- _DATA PROVIDED_
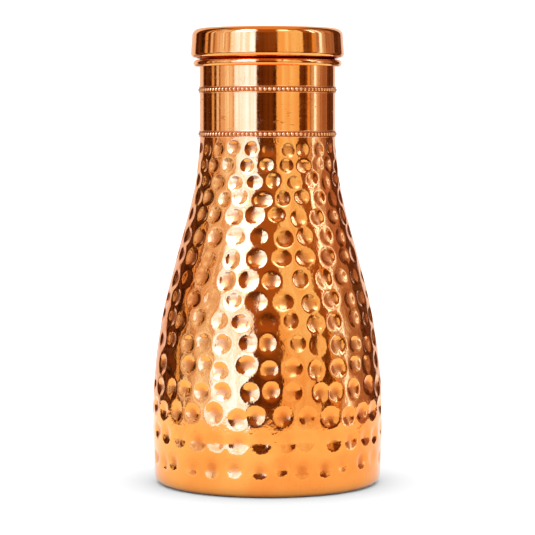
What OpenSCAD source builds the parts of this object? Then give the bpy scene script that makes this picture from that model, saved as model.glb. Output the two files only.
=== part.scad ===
// Hammered copper water bottle with a screw cap.
// Millimetres, +Z up, origin on the table under the middle of the base.

/* [Body] */
// Largest outside diameter of the body
belly_d = 118; // [114:0.5:122]
// Height at which the body is widest
belly_z = 34.5; // [30:0.5:38]
// Angle of the straight flank from the vertical, in degrees
flank_angle = 15; // [14.5:0.25:16]
// Radius of the long curve from the belly into the flank
belly_arc_r = 270; // [240:5:280]
// Radius of the hollow curve from the flank into the neck
shoulder_arc_r = 150; // [130:5:160]
// Radius of the shallow curve that draws the wall in below the belly
tuck_arc_r = 790; // [600:10:1200]
// Radius of the corner between the wall and the foot
foot_corner_r = 4.7; // [3.5:0.1:6]
// Width of the flat land that the bottle stands on
foot_land_w = 4.5; // [3:0.5:8]
// Thickness of the copper sheet
sheet_t = 0.8; // [0.6:0.1:0.9]

/* [Base disc] */
// How far the middle of the base disc is pushed up
base_dome_h = 3; // [1:0.5:6]
// Width of the flat edge of the base disc that is brazed to the foot
base_lap_w = 4; // [2.5:0.5:6]

/* [Neck] */
// Outside diameter of the plain neck
neck_d = 69.9; // [69:0.1:71]
// Height of the plain neck from its seam to the top of the collar
neck_h = 38.3; // [34:0.1:44]
// Length of the spigot that the neck puts down inside the body
lap_l = 4; // [4:0.5:9]

/* [Beaded rings] */
// Number of beads round each ring
bead_count = 94; // [80:2:100]
// Diameter of one bead
bead_d = 2.1; // [1.8:0.05:2.15]
// How far a bead stands out from the neck
bead_proud = 0.7; // [0.6:0.05:0.9]
// Height of the band that carries the beads
band_h = 3.6; // [3.2:0.1:4.2]
// Height of the lower ring above the seam
lower_ring_h = 0.4; // [0:0.1:1.2]
// Height of the upper ring above the seam
upper_ring_h = 22.9; // [18:0.1:28]

/* [Collar] */
// Height of the half-round collar under the cap
collar_h = 3.6; // [3:0.1:4.2]
// How far the collar stands out from the neck
collar_proud = 3.25; // [2.6:0.05:3.4]

/* [Screw thread] */
// Rise of the thread in one turn
pitch = 4.5; // [4.3:0.1:4.5]
// Height of the ridge rolled into the mouth
ridge_h = 1.2; // [1:0.05:1.25]
// Turns of thread on the mouth
mouth_turns = 1.75; // [1:0.25:1.75]
// Turns of thread in the cap
cap_turns = 1.75; // [1:0.25:1.75]
// Running gap between the crests and the roots of the two threads
thread_gap = 0.5; // [0.4:0.05:0.6]
// Height of the mouth above the collar
mouth_h = 12.7; // [12.6:0.1:14]

/* [Cap] */
// Largest outside diameter of the cap
cap_d = 78.8; // [78:0.1:80]
// How far the cap wall leans in from its widest place to the top corner
cap_lean = 0.6; // [0.1:0.05:0.8]
// Radius of the corner round the top
cap_top_r = 3.8; // [3.4:0.1:4.4]
// Radius of the hem that rolls in under the cap
cap_hem_r = 2.3; // [1.8:0.05:2.4]
// How far the middle of the cap top is crowned
cap_crown_h = 0.3; // [0.1:0.1:0.6]
// Gap between the collar and the closed cap
cap_gap = 0.9; // [0.6:0.1:1.5]
// Thickness of the silicone ring
seal_t = 1.4; // [1.2:0.1:1.6]

/* [Hidden] */

braze_gap = 0.05;               // room for the brazing metal between two pieces
seal_gap = 0.1;                 // room round the silicone ring
belly_r = belly_d / 2;
neck_r = neck_d / 2;
cap_r = cap_d / 2;

// The straight flank closes the width that the two curves leave.
curve_in = (belly_arc_r + shoulder_arc_r) * (1 - cos(flank_angle));
flank_l = (belly_r - neck_r - curve_in) / sin(flank_angle);
seam_z = belly_z + (belly_arc_r + shoulder_arc_r) * sin(flank_angle)
    + flank_l * cos(flank_angle);

// The foot corner touches both the table and the tuck curve.
corner_r = belly_r - tuck_arc_r
    + sqrt(pow(tuck_arc_r - foot_corner_r, 2) - pow(belly_z - foot_corner_r, 2));
tuck_angle = asin((belly_z - foot_corner_r) / (tuck_arc_r - foot_corner_r));
land_in_r = corner_r - foot_land_w;

collar_top_z = seam_z + neck_h;
collar_z = collar_top_z - collar_h / 2;
rim_z = collar_top_z + mouth_h;
spigot_r = neck_r - sheet_t - braze_gap;
neck_step = 1.2;                // height over which the sheet steps in or out

mouth_r = neck_r - 0.75;        // root of the thread on the mouth
skirt_r = mouth_r + ridge_h + thread_gap;   // inside of the cap's threaded skirt
ridge_foot = 2.6;               // width of a thread ridge at its root
ridge_tip = 1.0;                // width of a thread ridge at its crest
ridge_root = 0.3;               // how deep a ridge is set into its wall
ridge_sink = 0.12;              // how far a crest sinks into the wall at its ends
run_out = 36;                   // degrees over which a ridge rises at each end
ridge_step = 7.5;               // degrees from one section of a ridge to the next
mouth_thread_z = collar_top_z + 2.75;
cap_thread_start = -206;        // angle at which the cap's ridge starts
cap_thread_z = mouth_thread_z + pitch * (cap_thread_start / 360 + 0.5);

// Heights in the closed cap, from the mouth's lip up through the silicone ring.
cap_z = collar_top_z + cap_gap;
seal_z = rim_z + seal_gap;
inner_under_z = seal_z + seal_t + seal_gap;
inner_top_z = inner_under_z + sheet_t;
inner_corner_r = 2;
cap_top_z = inner_top_z + 0.1 + sheet_t + cap_crown_h;
crown_x = cap_r - cap_lean - cap_top_r;     // where the crowned top meets its corner

// Points on an arc about (x, z), from angle a0 to a1.
function arc(x, z, r, a0, a1, n) =
    [for (i = [0:n]) [x + r * cos(a0 + (a1 - a0) * i / n), z + r * sin(a0 + (a1 - a0) * i / n)]];

function reversed(list) = [for (i = [len(list) - 1:-1:0]) list[i]];

// The body's profile, offset inwards by t, from the foot's land up to the seam.
function body_line(t) = concat(
    [[land_in_r, t]],
    arc(corner_r, foot_corner_r, foot_corner_r - t, -90, -tuck_angle, 9),
    arc(belly_r - tuck_arc_r, belly_z, tuck_arc_r - t, -tuck_angle * 0.75, 0, 3),
    arc(belly_r - belly_arc_r, belly_z, belly_arc_r - t, 1, flank_angle, 14),
    arc(neck_r + shoulder_arc_r, seam_z, shoulder_arc_r + t, 180 + flank_angle, 180, 12)
);

// The cap shell's profile, offset inwards by t, from its hem up to the middle of the top.
function cap_line(t) = concat(
    [[skirt_r + sheet_t + braze_gap, cap_z + t]],
    arc(cap_r - cap_hem_r, cap_z + cap_hem_r, cap_hem_r - t, -90, 0, 8),
    arc(crown_x, cap_top_z - cap_crown_h - cap_top_r, cap_top_r - t, 0, 90, 10),
    [for (i = [3:-1:0]) [crown_x * i / 4, cap_top_z - t - cap_crown_h * pow(i / 4, 2)]]
);

// A thread ridge along a helix. r is the wall, out is 1 for a ridge that stands
// outwards and -1 for one that stands inwards, and h is its height. Each end runs
// out by sinking into the wall.
module ridge(r, out, h, z0, start, turns) {
    n = round(turns * 360 / ridge_step);
    function rise(a) = min(1, a / run_out, (turns * 360 - a) / run_out);
    function section(share) = let (crest = r + out * (share * (h + ridge_sink) - ridge_sink)) [
        [r - out * ridge_root, -ridge_foot / 2], [crest, -ridge_tip / 2],
        [crest, ridge_tip / 2], [r - out * ridge_root, ridge_foot / 2]
    ];
    k = len(section(1));
    points = [
        for (i = [0:n]) let (a = i * ridge_step, z = z0 + pitch * a / 360)
            for (p = section(rise(a))) [p[0] * cos(start + a), p[0] * sin(start + a), z + p[1]]
    ];
    sides = [
        for (i = [0:n - 1]) for (j = [0:k - 1]) for (half = [0, 1])
            let (a = i * k + j, b = i * k + (j + 1) % k)
                half == 0 ? [a, b, b + k] : [a, b + k, a + k]
    ];
    first = [for (j = [1:k - 2]) [0, j + 1, j]];
    last = [for (j = [1:k - 2]) [n * k, n * k + j, n * k + j + 1]];
    faces = concat(sides, first, last);
    polyhedron(points, out > 0 ? faces : [for (f = faces) reversed(f)]);
}

// The hammered body: one spun and planished sheet, open at the foot and the seam.
module body_shell() {
    color("#c8763c") rotate_extrude($fn = 180)
        polygon(concat(body_line(0), reversed(body_line(sheet_t))));
}

// The pressed disc brazed on top of the foot's land.
module base_disc() {
    edge_r = corner_r - 0.5;
    z = sheet_t + braze_gap;
    dome_r = edge_r - base_lap_w;
    dome = [for (i = [0:10]) [dome_r * (1 - i / 10), z + base_dome_h * sin(90 * i / 10)]];
    color("#b86a38") rotate_extrude($fn = 120) polygon(concat(
        [[edge_r, z]],
        dome,
        [for (p = reversed(dome)) [p[0], p[1] + sheet_t]],
        [[edge_r, z + sheet_t]]
    ));
}

// The neck: a spigot inside the body, the plain wall, the mouth with its rolled-in lip and thread.
module neck_tube() {
    low_z = seam_z + braze_gap;
    inside_r = mouth_r - sheet_t;
    color("#cf7d42") union() {
        rotate_extrude($fn = 180) polygon(concat(
            [
                [spigot_r, seam_z - lap_l], [spigot_r, low_z], [neck_r, low_z],
                [neck_r, collar_top_z], [mouth_r, collar_top_z + neck_step]
            ],
            arc(inside_r, rim_z - sheet_t, sheet_t, 0, 270, 12),
            [
                [inside_r, collar_top_z + neck_step - 0.3],
                [neck_r - sheet_t, collar_top_z - 0.3],
                [neck_r - sheet_t, low_z + neck_step], [spigot_r - sheet_t, low_z],
                [spigot_r - sheet_t, seam_z - lap_l]
            ]
        ));
        ridge(mouth_r, 1, ridge_h, mouth_thread_z, 0, mouth_turns);
    }
}

// A band with a fine line along each edge and a row of beads between them.
module bead_ring(z) {
    inner_r = neck_r + braze_gap;
    line_h = 0.45;
    bead_r = bead_d / 2;
    overlap = 0.2;
    color("#d58a52") translate([0, 0, z]) difference() {
        union() {
            rotate_extrude($fn = 180) polygon([
                [inner_r - overlap, -band_h / 2], [inner_r + 0.35, -band_h / 2],
                [inner_r + 0.35, -band_h / 2 + line_h], [inner_r + 0.12, -band_h / 2 + line_h + 0.15],
                [inner_r + 0.12, band_h / 2 - line_h - 0.15], [inner_r + 0.35, band_h / 2 - line_h],
                [inner_r + 0.35, band_h / 2], [inner_r - overlap, band_h / 2]
            ]);
            for (i = [0:bead_count - 1]) rotate(i * 360 / bead_count)
                translate([neck_r + bead_proud - bead_r, 0, 0]) sphere(r = bead_r, $fn = 24);
        }
        cylinder(r = inner_r, h = 2 * band_h, center = true, $fn = 180);
    }
}

// The half-round ring that the cap comes down to.
module collar_ring() {
    inner_r = neck_r + braze_gap;
    nose_r = collar_h / 2;
    color("#c8763c") rotate_extrude($fn = 180) polygon(concat(
        [[inner_r, collar_z + nose_r], [inner_r, collar_z - nose_r]],
        arc(neck_r + collar_proud - nose_r, collar_z, nose_r, -90, 90, 14)
    ));
}

// The outer skin of the cap, with its hem rolled in under the edge.
module cap_shell() {
    color("#cf7d42") rotate_extrude($fn = 180)
        polygon(concat(cap_line(0), reversed(cap_line(sheet_t))));
}

// The threaded cup inside the cap, brazed to the skin's hem.
module inner_cap() {
    out_r = skirt_r + sheet_t;
    corner_z = inner_top_z - inner_corner_r;
    color("#b86a38") union() {
        rotate_extrude($fn = 180) polygon(concat(
            [[skirt_r, cap_z + 0.1], [out_r, cap_z + 0.1]],
            arc(out_r - inner_corner_r, corner_z, inner_corner_r, 0, 90, 6),
            [[0, inner_top_z], [0, inner_under_z]],
            arc(out_r - inner_corner_r, corner_z, inner_corner_r - sheet_t, 90, 0, 5)
        ));
        ridge(skirt_r, -1, ridge_h, cap_thread_z, cap_thread_start, cap_turns);
    }
}

// The silicone ring between the mouth's lip and the top of the cup.
module seal_ring() {
    top_z = seal_z + seal_t;
    in_r = mouth_r - 2 * sheet_t - 0.5;
    out_r = skirt_r + sheet_t - inner_corner_r;
    soft = 0.3;
    color("#e8e4dc") rotate_extrude($fn = 120) polygon([
        [in_r + soft, seal_z], [out_r - soft, seal_z], [out_r, seal_z + soft],
        [out_r, top_z - soft], [out_r - soft, top_z], [in_r + soft, top_z],
        [in_r, top_z - soft], [in_r, seal_z + soft]
    ]);
}

body_shell();
base_disc();
neck_tube();
bead_ring(seam_z + lower_ring_h);  // lower_bead_ring
bead_ring(seam_z + upper_ring_h);  // upper_bead_ring
collar_ring();
cap_shell();
inner_cap();
seal_ring();
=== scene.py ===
"""A hammered copper water bottle with beaded rings and a flat screw cap, dressed over its CAD frame."""

import logging
import math
from dataclasses import dataclass, field
from enum import Enum
from typing import Callable

import bpy
import numpy as np
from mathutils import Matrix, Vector


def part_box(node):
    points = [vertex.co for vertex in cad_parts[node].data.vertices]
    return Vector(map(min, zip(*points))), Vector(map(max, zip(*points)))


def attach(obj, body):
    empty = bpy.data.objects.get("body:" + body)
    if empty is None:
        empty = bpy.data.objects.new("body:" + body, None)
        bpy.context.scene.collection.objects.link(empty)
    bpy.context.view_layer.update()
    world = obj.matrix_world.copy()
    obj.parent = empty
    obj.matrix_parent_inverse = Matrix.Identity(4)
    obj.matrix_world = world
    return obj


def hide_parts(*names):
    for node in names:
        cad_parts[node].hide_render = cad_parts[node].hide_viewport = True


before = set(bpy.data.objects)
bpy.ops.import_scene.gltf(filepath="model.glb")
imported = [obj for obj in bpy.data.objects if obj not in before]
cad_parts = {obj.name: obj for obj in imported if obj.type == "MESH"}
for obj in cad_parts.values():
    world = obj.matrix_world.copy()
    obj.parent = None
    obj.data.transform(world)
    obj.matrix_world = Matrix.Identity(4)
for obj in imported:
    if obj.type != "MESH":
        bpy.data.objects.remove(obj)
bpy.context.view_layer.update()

LOG = logging.getLogger("bottle")
MM = 0.001
TURN = 2 * math.pi
SAME_POINT = 1e-5 * MM
BRAZE_GAP = 0.05 * MM
POLE_RING = 1.2 * MM


class Body(Enum):
    """The CAD bodies that pieces ride on."""

    BOTTLE = "bottle"
    SEAL = "seal"
    CAP = "cap"


# ---------------------------------------------------------------------------------------------
# Profiles: outlines in the half-plane of radius and height, as arrays of shape (n, 2)
# ---------------------------------------------------------------------------------------------


def arc(centre: tuple[float, float], radius: float, start: float, end: float, count: int) -> np.ndarray:
    """A circular arc: centre + radius * (cos a, sin a), with a running evenly from start to end.

    Args:
        centre: The radius and height of the arc's centre.
        radius: The arc's own radius.
        start: The first angle, in degrees.
        end: The last angle, in degrees.
        count: How many points the arc has.

    Returns:
        The arc's points, of shape (count, 2).
    """
    angle = np.radians(np.linspace(start, end, count))
    return np.array(centre) + radius * np.column_stack([np.cos(angle), np.sin(angle)])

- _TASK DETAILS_
Starting at the top of the data above, repeat every line exactly until the line containing "of the base." has been given, then stop.

- _IN RESPONSE_
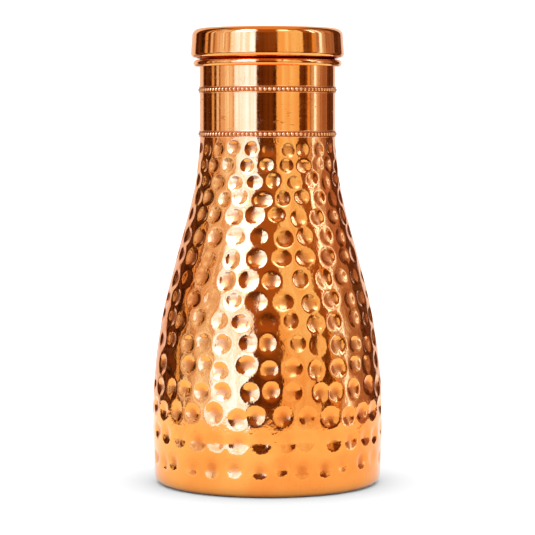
What OpenSCAD source builds the parts of this object? Then give the bpy scene script that makes this picture from that model, saved as model.glb. Output the two files only.
=== part.scad ===
// Hammered copper water bottle with a screw cap.
// Millimetres, +Z up, origin on the table under the middle of the base.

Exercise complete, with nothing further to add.